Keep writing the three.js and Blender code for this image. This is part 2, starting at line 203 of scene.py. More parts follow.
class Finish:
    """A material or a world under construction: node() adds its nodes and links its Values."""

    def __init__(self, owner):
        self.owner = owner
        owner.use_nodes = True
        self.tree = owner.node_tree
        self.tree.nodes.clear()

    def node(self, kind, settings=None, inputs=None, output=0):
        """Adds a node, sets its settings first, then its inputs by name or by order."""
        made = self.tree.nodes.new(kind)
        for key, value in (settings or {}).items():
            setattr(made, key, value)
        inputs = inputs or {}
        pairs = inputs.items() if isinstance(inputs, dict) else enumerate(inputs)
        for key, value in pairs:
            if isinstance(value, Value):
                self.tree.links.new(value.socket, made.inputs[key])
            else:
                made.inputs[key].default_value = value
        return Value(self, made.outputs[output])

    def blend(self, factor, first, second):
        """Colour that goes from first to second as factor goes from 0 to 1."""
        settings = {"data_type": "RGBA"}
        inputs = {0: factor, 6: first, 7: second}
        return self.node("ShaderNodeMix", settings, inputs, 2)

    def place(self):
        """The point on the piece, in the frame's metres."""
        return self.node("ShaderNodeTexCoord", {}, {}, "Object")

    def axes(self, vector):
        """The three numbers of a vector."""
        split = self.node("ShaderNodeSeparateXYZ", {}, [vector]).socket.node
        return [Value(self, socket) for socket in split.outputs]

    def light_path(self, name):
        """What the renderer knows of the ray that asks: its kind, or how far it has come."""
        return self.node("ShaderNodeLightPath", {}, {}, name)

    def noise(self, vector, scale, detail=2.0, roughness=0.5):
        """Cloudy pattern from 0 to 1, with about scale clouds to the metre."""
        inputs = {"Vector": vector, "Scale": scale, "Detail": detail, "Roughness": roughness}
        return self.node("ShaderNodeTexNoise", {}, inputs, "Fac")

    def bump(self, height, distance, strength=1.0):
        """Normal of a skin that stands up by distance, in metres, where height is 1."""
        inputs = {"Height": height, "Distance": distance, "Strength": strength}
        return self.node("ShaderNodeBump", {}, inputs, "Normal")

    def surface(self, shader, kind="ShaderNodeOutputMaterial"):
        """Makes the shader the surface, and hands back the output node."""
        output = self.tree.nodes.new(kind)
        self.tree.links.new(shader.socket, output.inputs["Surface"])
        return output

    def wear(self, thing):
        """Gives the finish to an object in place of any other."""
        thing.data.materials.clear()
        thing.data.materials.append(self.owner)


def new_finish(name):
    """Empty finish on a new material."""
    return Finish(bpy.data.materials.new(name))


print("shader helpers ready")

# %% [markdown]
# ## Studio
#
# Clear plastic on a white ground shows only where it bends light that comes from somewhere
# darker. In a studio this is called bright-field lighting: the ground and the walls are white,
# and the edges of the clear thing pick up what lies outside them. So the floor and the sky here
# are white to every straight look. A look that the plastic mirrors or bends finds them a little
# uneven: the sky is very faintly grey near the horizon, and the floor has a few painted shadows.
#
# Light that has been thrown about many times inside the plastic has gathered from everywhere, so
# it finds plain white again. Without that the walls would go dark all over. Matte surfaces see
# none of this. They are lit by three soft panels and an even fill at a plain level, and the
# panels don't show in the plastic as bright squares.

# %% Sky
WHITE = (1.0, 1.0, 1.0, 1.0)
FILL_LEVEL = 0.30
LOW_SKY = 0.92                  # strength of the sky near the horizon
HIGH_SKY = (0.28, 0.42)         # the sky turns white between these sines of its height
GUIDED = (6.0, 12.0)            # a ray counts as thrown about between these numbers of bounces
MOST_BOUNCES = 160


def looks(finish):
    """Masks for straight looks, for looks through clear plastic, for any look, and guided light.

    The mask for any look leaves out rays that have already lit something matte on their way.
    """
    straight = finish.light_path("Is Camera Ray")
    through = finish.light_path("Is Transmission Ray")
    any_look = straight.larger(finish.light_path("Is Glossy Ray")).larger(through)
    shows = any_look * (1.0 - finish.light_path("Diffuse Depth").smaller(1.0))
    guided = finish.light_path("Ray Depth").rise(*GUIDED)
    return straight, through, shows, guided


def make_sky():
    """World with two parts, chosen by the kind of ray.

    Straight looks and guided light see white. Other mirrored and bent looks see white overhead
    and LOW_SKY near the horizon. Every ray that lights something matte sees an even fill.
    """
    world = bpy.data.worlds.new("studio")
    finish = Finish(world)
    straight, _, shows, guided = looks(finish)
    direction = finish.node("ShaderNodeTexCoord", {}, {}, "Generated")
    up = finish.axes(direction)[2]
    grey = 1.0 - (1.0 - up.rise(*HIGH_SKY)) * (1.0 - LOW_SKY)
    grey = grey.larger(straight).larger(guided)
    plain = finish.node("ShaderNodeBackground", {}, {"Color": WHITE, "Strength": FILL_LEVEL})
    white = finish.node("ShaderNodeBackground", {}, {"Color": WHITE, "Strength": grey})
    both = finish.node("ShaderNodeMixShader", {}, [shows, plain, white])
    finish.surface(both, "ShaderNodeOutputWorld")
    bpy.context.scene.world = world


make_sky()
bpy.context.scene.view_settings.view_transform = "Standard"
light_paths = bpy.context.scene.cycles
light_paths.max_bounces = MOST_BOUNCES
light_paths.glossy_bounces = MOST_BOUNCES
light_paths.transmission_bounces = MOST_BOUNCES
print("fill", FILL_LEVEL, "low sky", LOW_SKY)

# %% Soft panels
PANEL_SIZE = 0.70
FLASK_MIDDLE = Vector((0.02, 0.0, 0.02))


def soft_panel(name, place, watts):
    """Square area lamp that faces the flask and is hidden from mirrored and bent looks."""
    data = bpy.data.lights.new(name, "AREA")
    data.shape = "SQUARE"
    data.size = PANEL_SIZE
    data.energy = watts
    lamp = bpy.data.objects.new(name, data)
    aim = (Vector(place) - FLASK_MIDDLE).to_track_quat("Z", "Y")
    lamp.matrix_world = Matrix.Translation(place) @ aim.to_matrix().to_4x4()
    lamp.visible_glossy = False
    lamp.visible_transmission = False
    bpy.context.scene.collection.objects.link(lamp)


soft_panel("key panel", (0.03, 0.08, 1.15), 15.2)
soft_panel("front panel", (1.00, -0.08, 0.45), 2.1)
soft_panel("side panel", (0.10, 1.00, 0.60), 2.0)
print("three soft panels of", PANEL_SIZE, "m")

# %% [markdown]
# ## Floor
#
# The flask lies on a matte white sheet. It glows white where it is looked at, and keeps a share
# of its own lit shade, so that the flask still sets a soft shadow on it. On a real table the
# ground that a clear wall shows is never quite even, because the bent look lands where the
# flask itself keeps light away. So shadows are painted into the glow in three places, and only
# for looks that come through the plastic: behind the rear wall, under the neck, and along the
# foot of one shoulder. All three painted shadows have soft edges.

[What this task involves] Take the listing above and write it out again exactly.

[The response]
Keep writing the three.js and Blender code for this image. This is part 2, starting at line 203 of scene.py. More parts follow.
class Finish:
    """A material or a world under construction: node() adds its nodes and links its Values."""

    def __init__(self, owner):
        self.owner = owner
        owner.use_nodes = True
        self.tree = owner.node_tree
        self.tree.nodes.clear()

    def node(self, kind, settings=None, inputs=None, output=0):
        """Adds a node, sets its settings first, then its inputs by name or by order."""
        made = self.tree.nodes.new(kind)
        for key, value in (settings or {}).items():
            setattr(made, key, value)
        inputs = inputs or {}
        pairs = inputs.items() if isinstance(inputs, dict) else enumerate(inputs)
        for key, value in pairs:
            if isinstance(value, Value):
                self.tree.links.new(value.socket, made.inputs[key])
            else:
                made.inputs[key].default_value = value
        return Value(self, made.outputs[output])

    def blend(self, factor, first, second):
        """Colour that goes from first to second as factor goes from 0 to 1."""
        settings = {"data_type": "RGBA"}
        inputs = {0: factor, 6: first, 7: second}
        return self.node("ShaderNodeMix", settings, inputs, 2)

    def place(self):
        """The point on the piece, in the frame's metres."""
        return self.node("ShaderNodeTexCoord", {}, {}, "Object")

    def axes(self, vector):
        """The three numbers of a vector."""
        split = self.node("ShaderNodeSeparateXYZ", {}, [vector]).socket.node
        return [Value(self, socket) for socket in split.outputs]

    def light_path(self, name):
        """What the renderer knows of the ray that asks: its kind, or how far it has come."""
        return self.node("ShaderNodeLightPath", {}, {}, name)

    def noise(self, vector, scale, detail=2.0, roughness=0.5):
        """Cloudy pattern from 0 to 1, with about scale clouds to the metre."""
        inputs = {"Vector": vector, "Scale": scale, "Detail": detail, "Roughness": roughness}
        return self.node("ShaderNodeTexNoise", {}, inputs, "Fac")

    def bump(self, height, distance, strength=1.0):
        """Normal of a skin that stands up by distance, in metres, where height is 1."""
        inputs = {"Height": height, "Distance": distance, "Strength": strength}
        return self.node("ShaderNodeBump", {}, inputs, "Normal")

    def surface(self, shader, kind="ShaderNodeOutputMaterial"):
        """Makes the shader the surface, and hands back the output node."""
        output = self.tree.nodes.new(kind)
        self.tree.links.new(shader.socket, output.inputs["Surface"])
        return output

    def wear(self, thing):
        """Gives the finish to an object in place of any other."""
        thing.data.materials.clear()
        thing.data.materials.append(self.owner)


def new_finish(name):
    """Empty finish on a new material."""
    return Finish(bpy.data.materials.new(name))


print("shader helpers ready")

# %% [markdown]
# ## Studio
#
# Clear plastic on a white ground shows only where it bends light that comes from somewhere
# darker. In a studio this is called bright-field lighting: the ground and the walls are white,
# and the edges of the clear thing pick up what lies outside them. So the floor and the sky here
# are white to every straight look. A look that the plastic mirrors or bends finds them a little
# uneven: the sky is very faintly grey near the horizon, and the floor has a few painted shadows.
#
# Light that has been thrown about many times inside the plastic has gathered from everywhere, so
# it finds plain white again. Without that the walls would go dark all over. Matte surfaces see
# none of this. They are lit by three soft panels and an even fill at a plain level, and the
# panels don't show in the plastic as bright squares.

# %% Sky
WHITE = (1.0, 1.0, 1.0, 1.0)
FILL_LEVEL = 0.30
LOW_SKY = 0.92                  # strength of the sky near the horizon
HIGH_SKY = (0.28, 0.42)         # the sky turns white between these sines of its height
GUIDED = (6.0, 12.0)            # a ray counts as thrown about between these numbers of bounces
MOST_BOUNCES = 160


def looks(finish):
    """Masks for straight looks, for looks through clear plastic, for any look, and guided light.

    The mask for any look leaves out rays that have already lit something matte on their way.
    """
    straight = finish.light_path("Is Camera Ray")
    through = finish.light_path("Is Transmission Ray")
    any_look = straight.larger(finish.light_path("Is Glossy Ray")).larger(through)
    shows = any_look * (1.0 - finish.light_path("Diffuse Depth").smaller(1.0))
    guided = finish.light_path("Ray Depth").rise(*GUIDED)
    return straight, through, shows, guided


def make_sky():
    """World with two parts, chosen by the kind of ray.

    Straight looks and guided light see white. Other mirrored and bent looks see white overhead
    and LOW_SKY near the horizon. Every ray that lights something matte sees an even fill.
    """
    world = bpy.data.worlds.new("studio")
    finish = Finish(world)
    straight, _, shows, guided = looks(finish)
    direction = finish.node("ShaderNodeTexCoord", {}, {}, "Generated")
    up = finish.axes(direction)[2]
    grey = 1.0 - (1.0 - up.rise(*HIGH_SKY)) * (1.0 - LOW_SKY)
    grey = grey.larger(straight).larger(guided)
    plain = finish.node("ShaderNodeBackground", {}, {"Color": WHITE, "Strength": FILL_LEVEL})
    white = finish.node("ShaderNodeBackground", {}, {"Color": WHITE, "Strength": grey})
    both = finish.node("ShaderNodeMixShader", {}, [shows, plain, white])
    finish.surface(both, "ShaderNodeOutputWorld")
    bpy.context.scene.world = world


make_sky()
bpy.context.scene.view_settings.view_transform = "Standard"
light_paths = bpy.context.scene.cycles
light_paths.max_bounces = MOST_BOUNCES
light_paths.glossy_bounces = MOST_BOUNCES
light_paths.transmission_bounces = MOST_BOUNCES
print("fill", FILL_LEVEL, "low sky", LOW_SKY)

# %% Soft panels
PANEL_SIZE = 0.70
FLASK_MIDDLE = Vector((0.02, 0.0, 0.02))


def soft_panel(name, place, watts):
    """Square area lamp that faces the flask and is hidden from mirrored and bent looks."""
    data = bpy.data.lights.new(name, "AREA")
    data.shape = "SQUARE"
    data.size = PANEL_SIZE
    data.energy = watts
    lamp = bpy.data.objects.new(name, data)
    aim = (Vector(place) - FLASK_MIDDLE).to_track_quat("Z", "Y")
    lamp.matrix_world = Matrix.Translation(place) @ aim.to_matrix().to_4x4()
    lamp.visible_glossy = False
    lamp.visible_transmission = False
    bpy.context.scene.collection.objects.link(lamp)


soft_panel("key panel", (0.03, 0.08, 1.15), 15.2)
soft_panel("front panel", (1.00, -0.08, 0.45), 2.1)
soft_panel("side panel", (0.10, 1.00, 0.60), 2.0)
print("three soft panels of", PANEL_SIZE, "m")

# %% [markdown]
# ## Floor
#
# The flask lies on a matte white sheet. It glows white where it is looked at, and keeps a share
# of its own lit shade, so that the flask still sets a soft shadow on it. On a real table the
# ground that a clear wall shows is never quite even, because the bent look lands where the
# flask itself keeps light away. So shadows are painted into the glow in three places, and only
# for looks that come through the plastic: behind the rear wall, under the neck, and along the
# foot of one shoulder. All three painted shadows have soft edges.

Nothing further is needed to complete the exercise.